Push Data to Ingestion Service
The Ingestion Service of Lakehouse provides a solution for scenarios requiring real-time data ingestion. Clients push data to the server, which is received and committed to the table by the Ingestion Service, including SDK real-time data streams (RealtimeStream) and CDC real-time writes.
- Advantages: The advantage of this method is that it improves the timeliness of data ingestion, achieving real-time writes and real-time readability.
- Resource Consumption: Currently, the Ingestion Service is in preview and using this service is temporarily free of charge. However, please note that charges will be applied in the future.
- Applicable Scenarios: Suitable for business scenarios requiring real-time data stream processing, such as real-time analysis and instant data updates.

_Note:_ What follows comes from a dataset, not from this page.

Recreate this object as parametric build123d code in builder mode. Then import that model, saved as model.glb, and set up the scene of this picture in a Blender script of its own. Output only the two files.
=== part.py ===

Batch Loading Recommendations
Batch ingestion involves loading large bounded datasets that do not require real-time processing. They are typically ingested at specific rule-based frequencies, and not all data arrives immediately. For batch loading, it is recommended to use object storage to store incoming data. Lakehouse supports multiple file formats, including CSV, PARQUET, and ORC file formats.